What the report actually found was that 35,750 people with the same first and last name voted in NC and another state. Of course, it's not uncommon for Americans to share the exact same name, and that figure fits the statistical probability of these cases of “potential voter fraud” being mere coincidences. Election boards simply use such correlational data to narrow their search for fraud, which the more recent study reveals is actually rare in NC.
Of course, our Republican politicians know all of this. They are being intentionally deceptive because they have a more sinister motive for supporting voter ID requirements.
Why are NC republicans doing this?
If every registered Democrat voted, then Democrats would win every election. In NC, there are 2.64 million registered Democrats compared to 2.05 million Republicans. There are actually more registered independents than Republicans. Simply put, Republicans can’t win in a fair race, so they have to suppress voter turnout.
That said, ginning up unfounded fears about undocumented immigrants casting millions of illegal votes is an effective strategy for getting some Republican voters to the polls.

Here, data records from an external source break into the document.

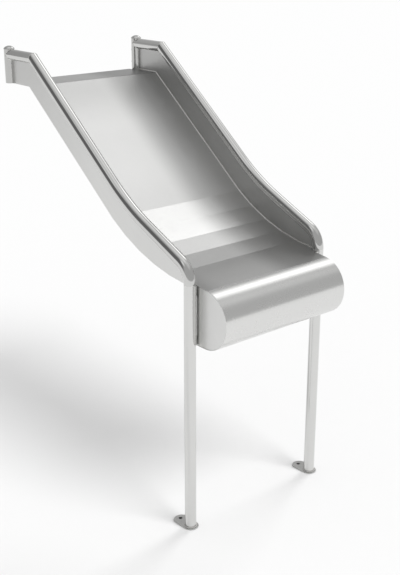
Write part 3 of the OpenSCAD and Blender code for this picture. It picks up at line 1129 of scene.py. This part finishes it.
# %% [markdown]
# ## The room that the metal sees
# A panel is a soft round patch of light on the world. How far a direction is from the panel's
# middle is the dot product of the two, and a smooth step of it fades the panel out. A panel with
# a negative strength is a dark card, which gives the steel its dark side. The sum never falls
# below a small least value, because a world can't take light away.


# %% Panels
panels = [
    # azimuth, elevation, half width, softness, strength
    (12, 48, 9, 4, 0.85),
    (20, 44, 9, 4, 0.75),
    (28, 40, 8, 4, 0.35),
    (15, 20, 14, 8, 0.25),
    (60, 18, 16, 10, 0.1),
    (55, 68, 16, 12, 0.1),
    (0, 90, 18, 12, 0.4),
    (-24, 46, 10, 6, 0.15),
    (-55, 60, 18, 12, 0.2),
    (190, 50, 10, 6, 0.5),
    (90, 0, 25, 15, -0.25),
    (153, 26, 24, 8, -0.36),
]


def panel_light(tree, place, azimuth, elevation, half, soft, strength):
    facing = vector_node(tree, "DOT_PRODUCT", place, direction(azimuth, elevation))
    outside = math.cos(math.radians(half + soft))
    inside = math.cos(math.radians(max(half - soft, 0)))
    return map_range(tree, facing, outside, inside, to_high=strength, smooth=True)


print("panels:", len(panels), "of which dark", len([p for p in panels if p[-1] < 0]))


# %% The world
def plain_background(tree, strength):
    return add(tree, "ShaderNodeBackground", Color=(1, 1, 1, 1), Strength=strength)


def make_room(base=0.53, least=0.02, seen_white=1.0):
    """Panels for glossy rays, an even room for diffuse rays and white for the camera."""
    world = bpy.data.worlds.new("studio")
    world.use_nodes = True
    world.cycles.sampling_method = "NONE"
    tree = world.node_tree
    glossy = tree.nodes["Background"]
    glossy.inputs["Color"].default_value = (1, 1, 1, 1)
    place = tree.nodes.new("ShaderNodeTexCoord").outputs["Generated"]
    total = base
    for panel in panels:
        total = math_node(tree, "ADD", panel_light(tree, place, *panel), total)
    tree.links.new(math_node(tree, "MAXIMUM", total, least), glossy.inputs["Strength"])
    even = plain_background(tree, room_on_floor)
    white = plain_background(tree, seen_white)
    seen = tree.nodes.new("ShaderNodeLightPath")
    below = glossy.outputs[0]
    for flag, background in (("Is Diffuse Ray", even), ("Is Camera Ray", white)):
        mix = tree.nodes.new("ShaderNodeMixShader")
        tree.links.new(seen.outputs[flag], mix.inputs[0])
        tree.links.new(below, mix.inputs[1])
        tree.links.new(background.outputs[0], mix.inputs[2])
        below = mix.outputs[0]
    tree.links.new(below, tree.nodes["World Output"].inputs[0])
    scene.world = world


make_room()
scene.view_settings.view_transform = "Standard"
print("world:", scene.world.name, "with", len(scene.world.node_tree.nodes), "nodes")
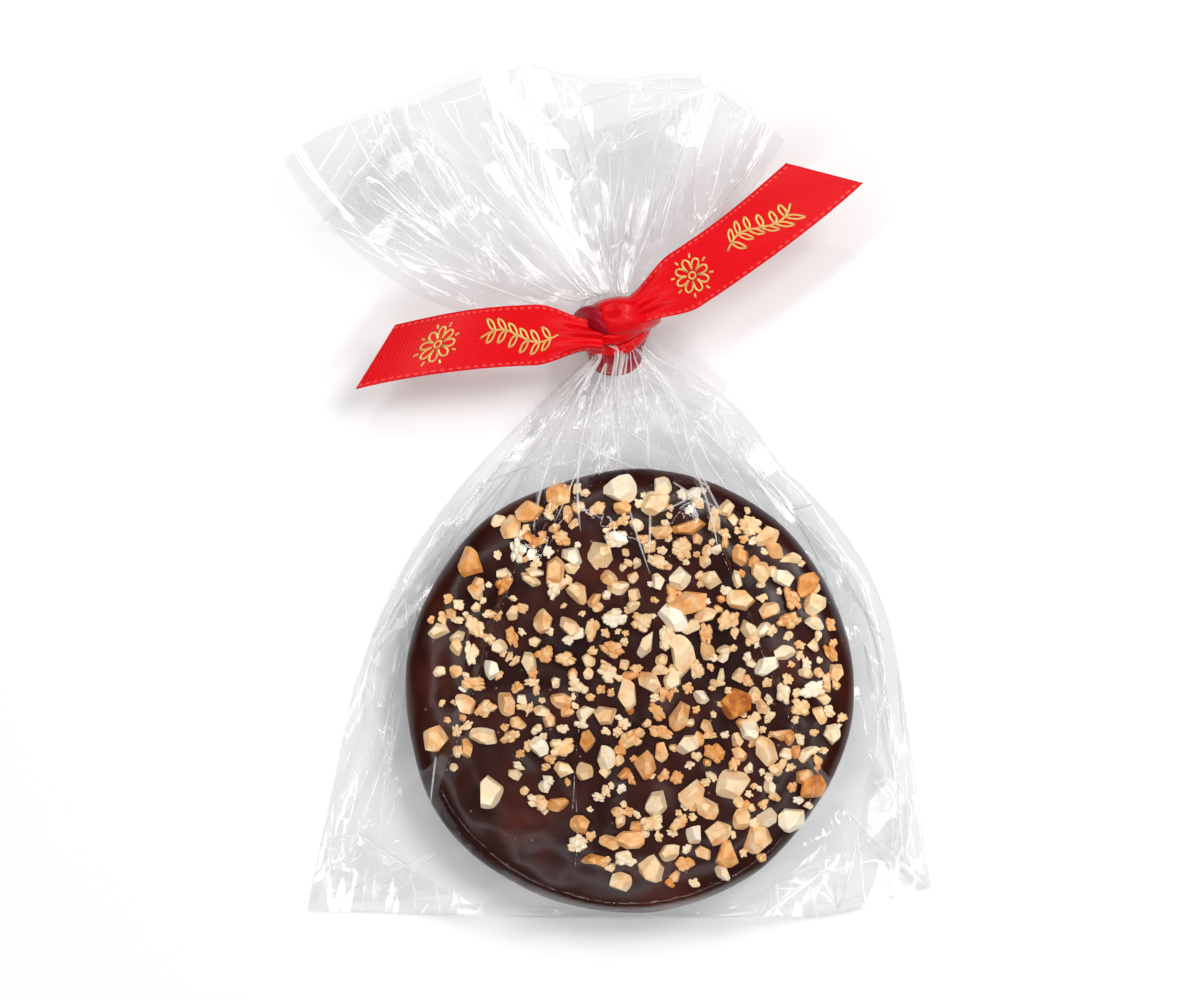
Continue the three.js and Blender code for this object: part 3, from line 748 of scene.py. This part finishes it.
def ruffPoint(s, t, back):
    # t runs from the ribbon's upper edge to the mouth
    b = bag
    neckX, neckY, neckZ = b["neck"]
    side = 1 - s
    u = 2 * s - 1
    # the film fans out from the neck, and its left corner is a long flap
    turn = (mix(b["ruffRight"], b["ruffLeft"], side) + b["flapSweep"] * (1 - t) * side ** 2
            - 14 * (1 - t) * (1 - side) ** 2)
    wave = 1.5 * math.sin(5 * math.pi * (side - 0.1))
    short = 0 if back else 0.055 * ease(0, 0.15, side) * ease(1, 0.8, side)
    reach = (b["mouth"] + b["flap"] * clamp((side - 0.52) / 0.48) + wave) * t * (1 - short)
    fanX = neckX + 0.4 + reach * math.cos(math.radians(turn))
    fanY = neckY + 3 + reach * math.sin(math.radians(turn))
    spread = ease(0.02, 0.22, t)
    x = mix(neckX + b["neckWide"] * 0.93 * math.sin(u * math.pi / 2), fanX, spread)
    y = mix(neckY + 7, fanY, spread)
    # the two films part towards the mouth
    bundle = math.sqrt(max(0, 1 - u * u))
    edgeFade = min(1.0, 14 * (1 - abs(u)))
    opened = bundle * mix(b["neckDeep"] * 0.95, b["lift"] / 2 - 0.8, ease(0, 0.9, t))
    middle = mix(neckZ, 1.6 + b["lift"] / 2, ease(0.1, 1, t))
    # fine pleats at the tie, long flat facets and single folds farther up
    spacing = max(0.35, reach * 1.9 / 18)
    warp = 0.3 * noise.noise(Vector((6 * s, 2 * t, 8)))
    pleats = (facet(18 * side + warp, 2.2 * t, 11 + back)
              + 0.25 * facet(41 * side, 5 * t, 13 + back))
    pleats *= spacing * mix(0.12, 0.0, ease(0.03, 0.3, t))
    facets = (1.9 * facet(4.6 * side + 0.9 * t, 1.4 * t, 15 + back) * ease(0.1, 0.6, t)
              + 0.3 * facet(7 * side - 1.8 * t, 1.8 * t, 17 + back) * ease(0.06, 0.3, t))
    grow = ease(0.05, 0.9, t)
    if back:
        folds = grow * foldLine(side, backFolds) + 0.6 * pleats + 0.6 * facets
        z = middle - opened + edgeFade * folds
    else:
        folds = (grow * foldLine(side + 0.012 * warp, frontFolds) + pleats + facets
                 + creaseRelief(x, y, ruffCreases))
        z = middle + opened + edgeFade * folds
    return x, y, max(z, 0.25)


def bagPoint(s, v, back):
    if v < neckRow:
        return pouchPoint(s, v / neckRow, back)
    if v < ruffRow:
        return neckPoint(s, (v - neckRow) / (ruffRow - neckRow), back)
    return ruffPoint(s, (v - ruffRow) / (1 - ruffRow), back)


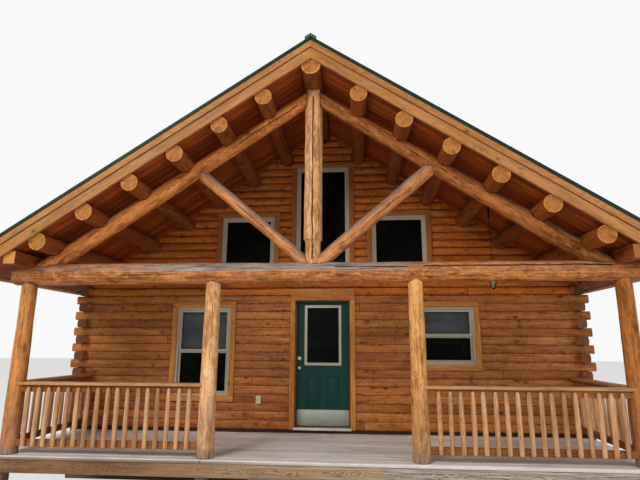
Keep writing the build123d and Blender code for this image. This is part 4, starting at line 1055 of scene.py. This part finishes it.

Meanwhile, it weakens overall faith in democracy while making it harder for poor, black, Latino and urban North Carolinians (who are more likely to vote Democrat) from casting a ballot. A recent News & Observer editorial summed up the voter ID amendment perfectly: “The issue is not about preventing fraud. It’s about preventing voting."
The NCGA is on a dangerous path. In 2016, the Electoral Integrity Project gave our state’s electoral process a score of 58 out of 100, which is on par with countries like Cuba, Iran and Venezuela. Changing the constitution is another step toward authoritarianism. Our leaders are intentionally making it harder for people to vote them out of office, so we need to do that before they succeed.